### Data to process:
###

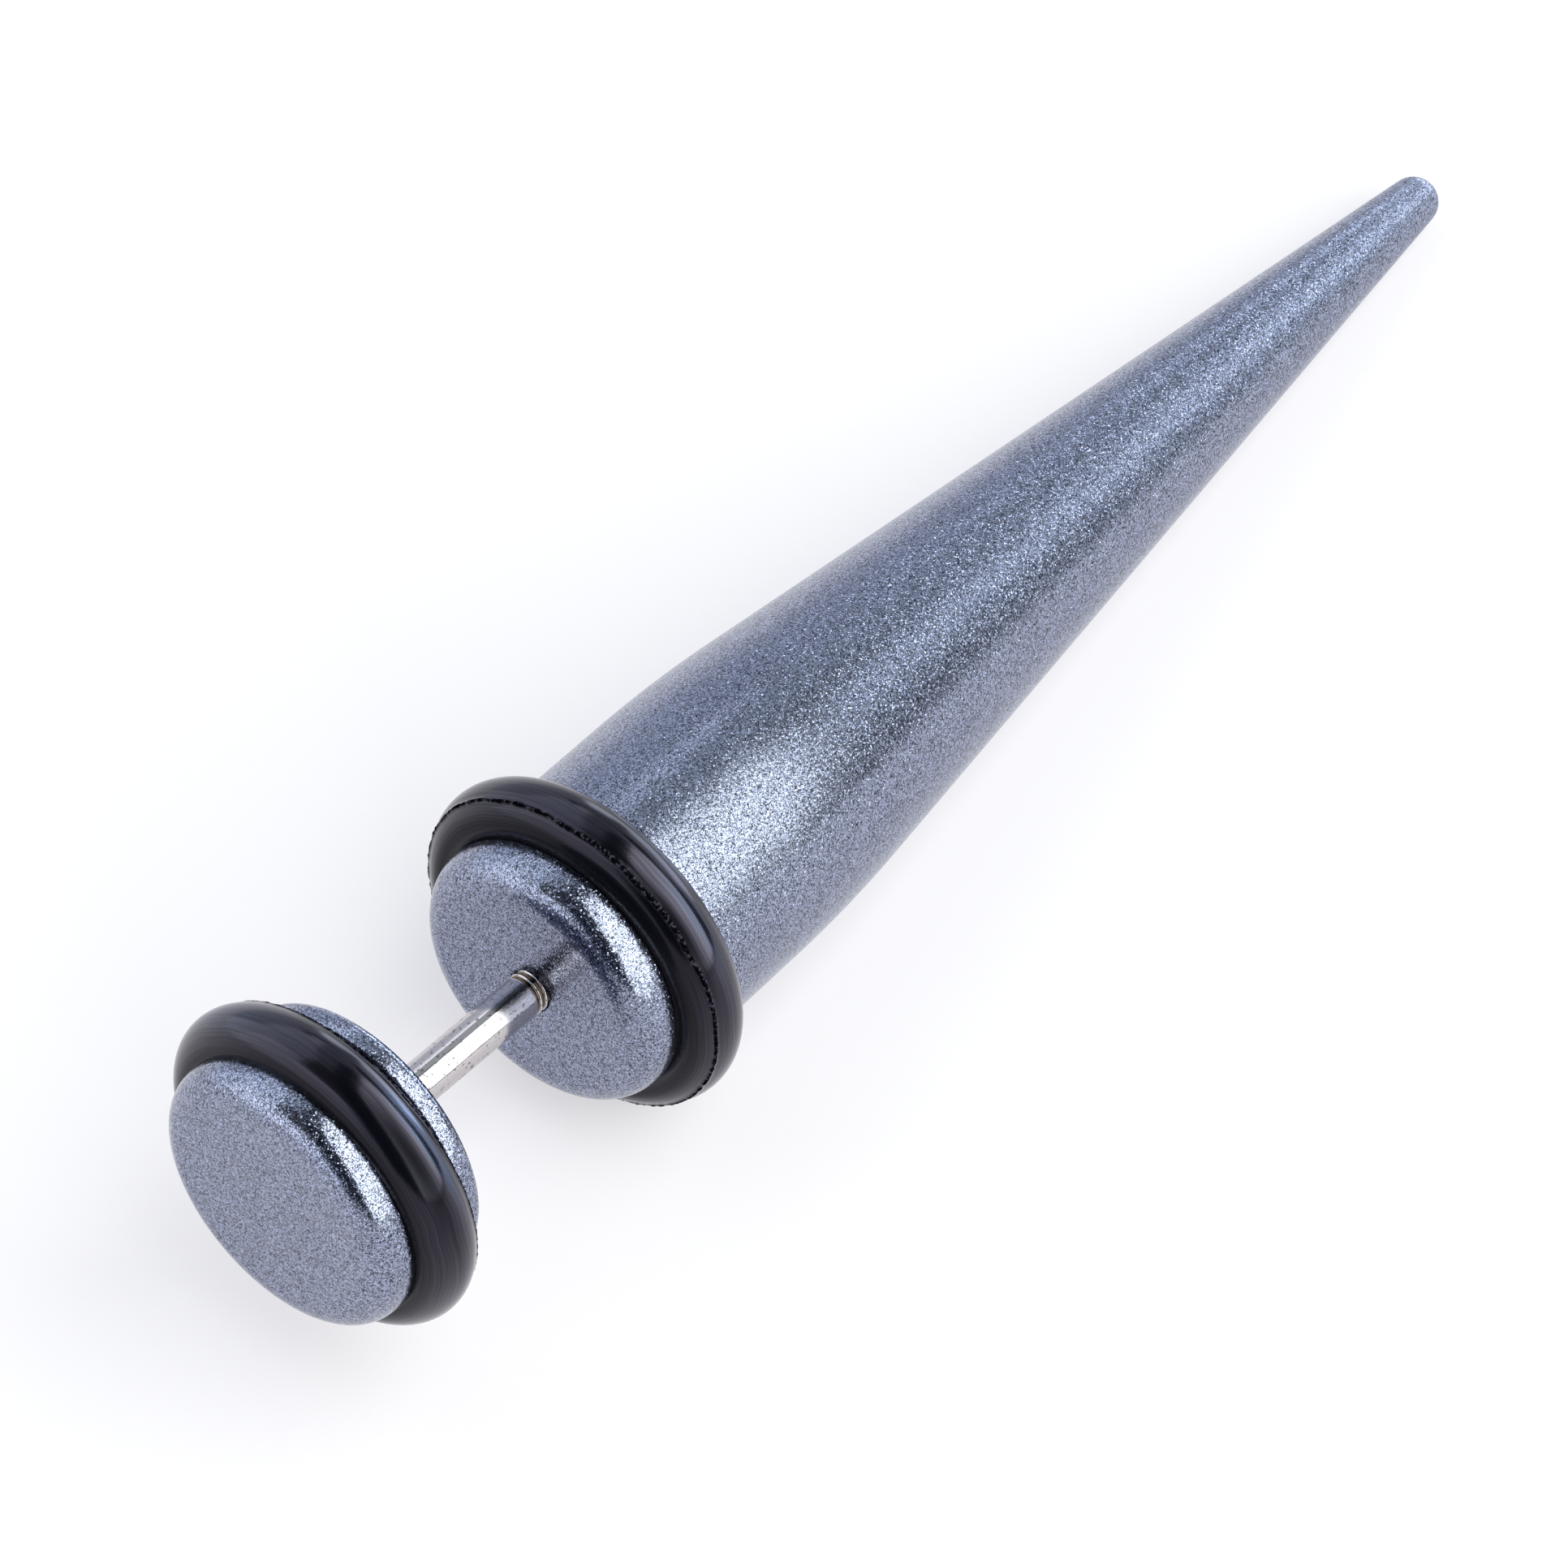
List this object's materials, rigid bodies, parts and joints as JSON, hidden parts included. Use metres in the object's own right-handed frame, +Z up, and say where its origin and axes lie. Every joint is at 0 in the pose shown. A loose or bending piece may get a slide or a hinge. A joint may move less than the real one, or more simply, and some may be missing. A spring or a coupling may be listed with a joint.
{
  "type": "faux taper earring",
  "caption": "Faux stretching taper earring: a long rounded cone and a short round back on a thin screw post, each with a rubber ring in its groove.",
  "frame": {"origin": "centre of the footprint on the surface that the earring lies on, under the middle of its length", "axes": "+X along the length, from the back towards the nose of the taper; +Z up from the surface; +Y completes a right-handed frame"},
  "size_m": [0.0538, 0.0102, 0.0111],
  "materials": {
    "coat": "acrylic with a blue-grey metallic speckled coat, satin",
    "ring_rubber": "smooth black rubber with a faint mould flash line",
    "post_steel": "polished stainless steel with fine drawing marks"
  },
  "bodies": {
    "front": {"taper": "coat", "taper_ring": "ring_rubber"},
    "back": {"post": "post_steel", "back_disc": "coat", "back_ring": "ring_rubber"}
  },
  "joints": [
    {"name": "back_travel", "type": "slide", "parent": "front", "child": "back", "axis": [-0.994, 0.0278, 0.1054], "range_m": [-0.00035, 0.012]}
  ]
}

###

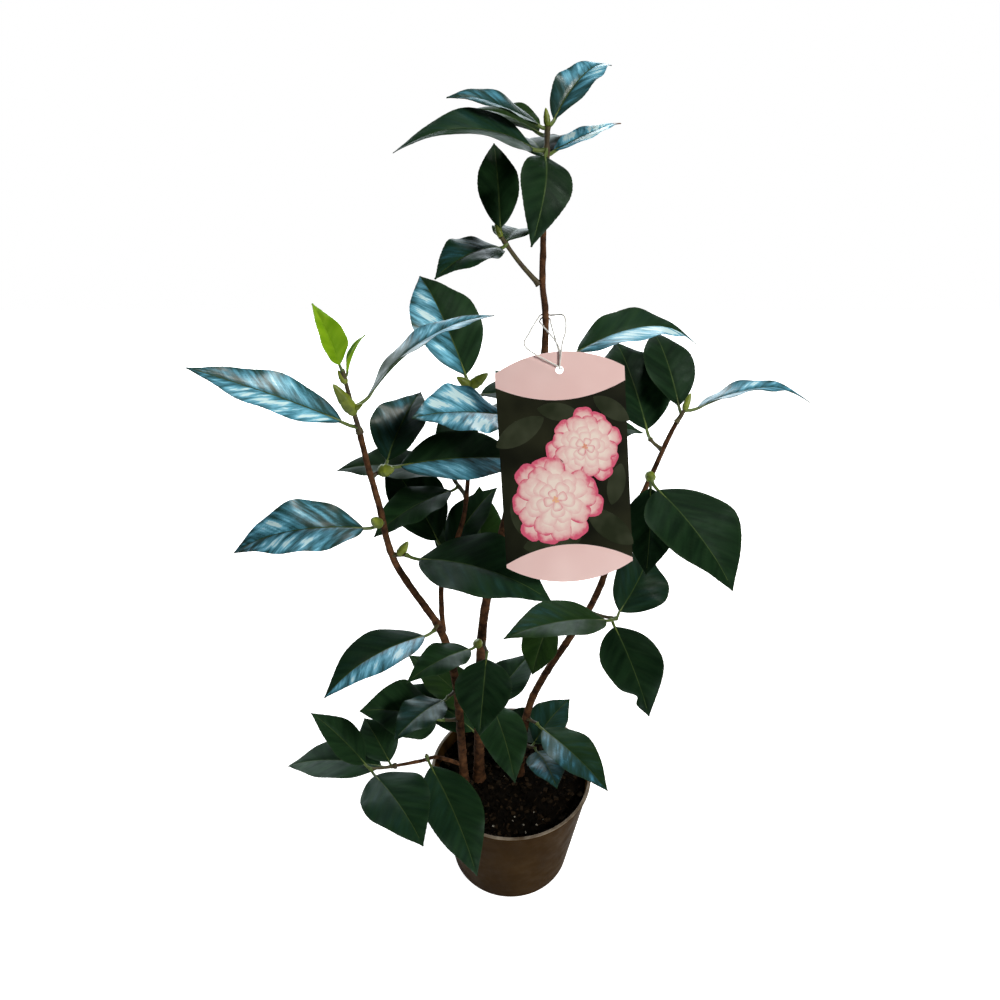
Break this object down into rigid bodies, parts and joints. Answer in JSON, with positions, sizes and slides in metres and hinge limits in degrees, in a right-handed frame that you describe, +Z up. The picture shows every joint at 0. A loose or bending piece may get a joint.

###

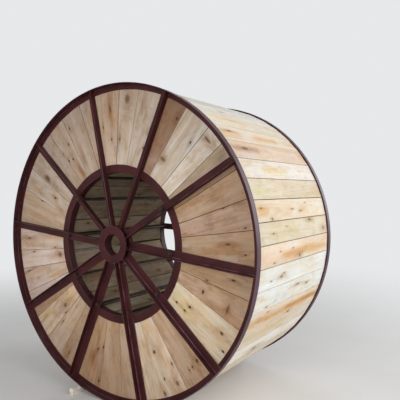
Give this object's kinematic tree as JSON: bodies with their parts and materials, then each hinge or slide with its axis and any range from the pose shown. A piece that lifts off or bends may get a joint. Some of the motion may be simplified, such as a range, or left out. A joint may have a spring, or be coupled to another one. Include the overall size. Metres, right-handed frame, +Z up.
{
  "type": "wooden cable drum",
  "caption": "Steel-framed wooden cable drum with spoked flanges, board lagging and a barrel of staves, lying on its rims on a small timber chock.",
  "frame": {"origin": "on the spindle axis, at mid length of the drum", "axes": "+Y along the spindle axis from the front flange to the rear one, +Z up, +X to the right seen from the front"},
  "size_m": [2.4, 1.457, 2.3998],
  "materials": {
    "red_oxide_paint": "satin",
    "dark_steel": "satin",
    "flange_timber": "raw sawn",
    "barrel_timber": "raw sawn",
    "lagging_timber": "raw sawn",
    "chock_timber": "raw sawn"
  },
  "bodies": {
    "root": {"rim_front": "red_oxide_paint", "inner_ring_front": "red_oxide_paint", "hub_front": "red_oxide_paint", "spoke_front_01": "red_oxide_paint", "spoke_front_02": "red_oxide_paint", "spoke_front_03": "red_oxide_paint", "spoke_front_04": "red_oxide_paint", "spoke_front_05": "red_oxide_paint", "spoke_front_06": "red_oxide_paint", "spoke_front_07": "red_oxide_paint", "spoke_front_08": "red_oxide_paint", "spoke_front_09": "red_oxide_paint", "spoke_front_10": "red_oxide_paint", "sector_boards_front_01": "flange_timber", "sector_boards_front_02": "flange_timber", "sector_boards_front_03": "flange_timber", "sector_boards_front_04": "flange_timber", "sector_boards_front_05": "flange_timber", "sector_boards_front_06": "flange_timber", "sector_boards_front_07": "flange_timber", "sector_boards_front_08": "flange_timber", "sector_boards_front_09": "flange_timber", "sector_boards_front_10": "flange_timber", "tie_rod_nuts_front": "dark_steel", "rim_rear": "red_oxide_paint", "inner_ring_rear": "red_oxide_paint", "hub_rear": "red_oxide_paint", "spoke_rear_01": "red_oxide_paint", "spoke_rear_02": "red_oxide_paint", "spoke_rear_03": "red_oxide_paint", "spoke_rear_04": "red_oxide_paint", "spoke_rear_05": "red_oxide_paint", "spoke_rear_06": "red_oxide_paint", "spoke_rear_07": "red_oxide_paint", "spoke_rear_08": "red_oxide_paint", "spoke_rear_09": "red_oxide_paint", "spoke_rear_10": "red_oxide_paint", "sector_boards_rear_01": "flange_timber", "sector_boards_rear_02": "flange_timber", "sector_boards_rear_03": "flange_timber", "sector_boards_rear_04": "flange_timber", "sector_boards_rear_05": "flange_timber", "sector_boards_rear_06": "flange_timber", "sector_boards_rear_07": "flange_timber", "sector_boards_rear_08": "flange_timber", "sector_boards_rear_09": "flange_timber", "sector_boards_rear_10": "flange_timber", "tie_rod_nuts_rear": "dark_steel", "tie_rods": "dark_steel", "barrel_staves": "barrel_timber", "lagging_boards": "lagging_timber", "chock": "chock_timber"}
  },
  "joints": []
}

###

### Set exercise:
Copy out every line from the data above that has "bending" in it.

### Output:
List this object's materials, rigid bodies, parts and joints as JSON, hidden parts included. Use metres in the object's own right-handed frame, +Z up, and say where its origin and axes lie. Every joint is at 0 in the pose shown. A loose or bending piece may get a slide or a hinge. A joint may move less than the real one, or more simply, and some may be missing. A spring or a coupling may be listed with a joint.
Break this object down into rigid bodies, parts and joints. Answer in JSON, with positions, sizes and slides in metres and hinge limits in degrees, in a right-handed frame that you describe, +Z up. The picture shows every joint at 0. A loose or bending piece may get a joint.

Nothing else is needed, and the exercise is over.